Output all lines exactly.

(Given data):

..............................

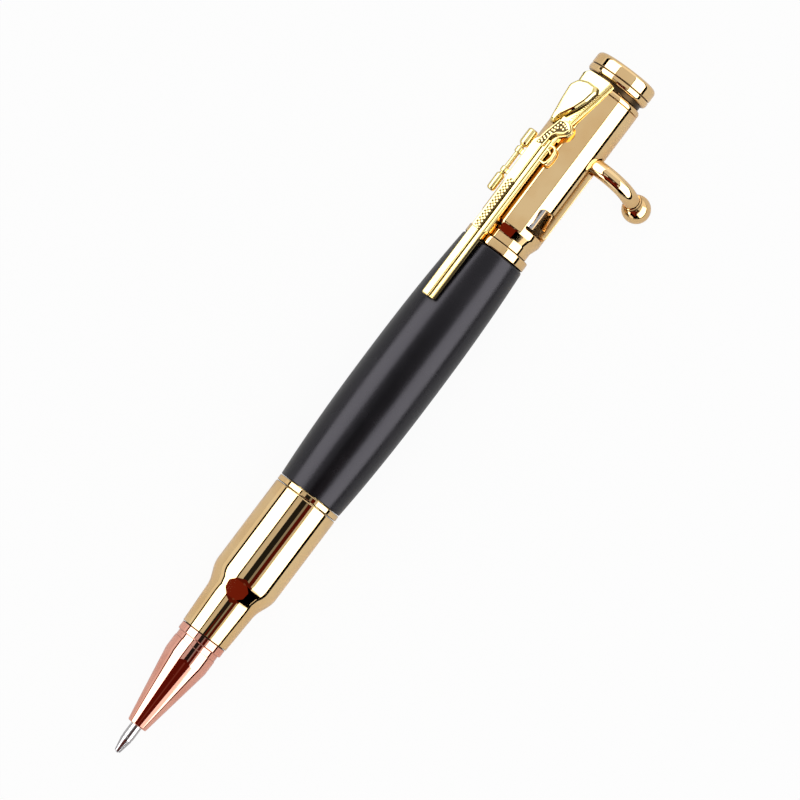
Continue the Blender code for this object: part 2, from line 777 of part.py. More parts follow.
def trim_ring(group, coat):
    """Narrow gold ring between barrel and cartridge."""
    bore = BARREL_TUBE_RADIUS - BARREL_TUBE_WALL
    corners = [
        (bore, TRIM_BACK, 0.0),
        (TRIM_RING_RADIUS, TRIM_BACK, TRIM_EDGE_ROUND),
        (TRIM_RING_RADIUS, TRIM_FRONT, TRIM_EDGE_ROUND),
        (bore, TRIM_FRONT, 0.0),
    ]
    return turned("trim_ring", rounded(corners, 1), OUTER_SIDES, group, coat)


def lower_coupler(group, coat):
    """Coupler through the trim ring, with a wider threaded head in the cartridge."""
    shank = BARREL_TUBE_RADIUS - BARREL_TUBE_WALL - FIT
    head = CARTRIDGE_BORE_RADIUS - FIT
    corners = sharp(
        (LOWER_BORE_RADIUS, TRIM_BACK + TUBE_SPIGOT_LENGTH),
        (shank, TRIM_BACK + TUBE_SPIGOT_LENGTH),
        (shank, CARTRIDGE_BACK),
        (head, CARTRIDGE_BACK),
        (head, CARTRIDGE_BACK - LOWER_HEAD_LENGTH),
        (LOWER_BORE_RADIUS, CARTRIDGE_BACK - LOWER_HEAD_LENGTH),
    )
    return turned("lower_coupler", rounded(corners), INNER_SIDES, group, coat)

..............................

(Problem solution):
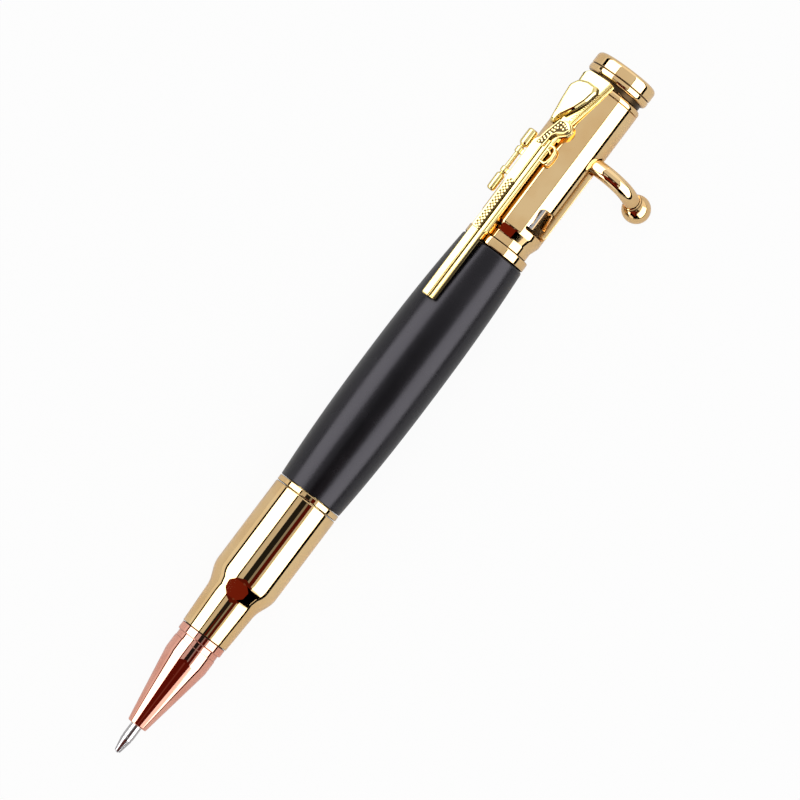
Continue the Blender code for this object: part 2, from line 777 of part.py. More parts follow.
def trim_ring(group, coat):
    """Narrow gold ring between barrel and cartridge."""
    bore = BARREL_TUBE_RADIUS - BARREL_TUBE_WALL
    corners = [
        (bore, TRIM_BACK, 0.0),
        (TRIM_RING_RADIUS, TRIM_BACK, TRIM_EDGE_ROUND),
        (TRIM_RING_RADIUS, TRIM_FRONT, TRIM_EDGE_ROUND),
        (bore, TRIM_FRONT, 0.0),
    ]
    return turned("trim_ring", rounded(corners, 1), OUTER_SIDES, group, coat)


def lower_coupler(group, coat):
    """Coupler through the trim ring, with a wider threaded head in the cartridge."""
    shank = BARREL_TUBE_RADIUS - BARREL_TUBE_WALL - FIT
    head = CARTRIDGE_BORE_RADIUS - FIT
    corners = sharp(
        (LOWER_BORE_RADIUS, TRIM_BACK + TUBE_SPIGOT_LENGTH),
        (shank, TRIM_BACK + TUBE_SPIGOT_LENGTH),
        (shank, CARTRIDGE_BACK),
        (head, CARTRIDGE_BACK),
        (head, CARTRIDGE_BACK - LOWER_HEAD_LENGTH),
        (LOWER_BORE_RADIUS, CARTRIDGE_BACK - LOWER_HEAD_LENGTH),
    )
    return turned("lower_coupler", rounded(corners), INNER_SIDES, group, coat)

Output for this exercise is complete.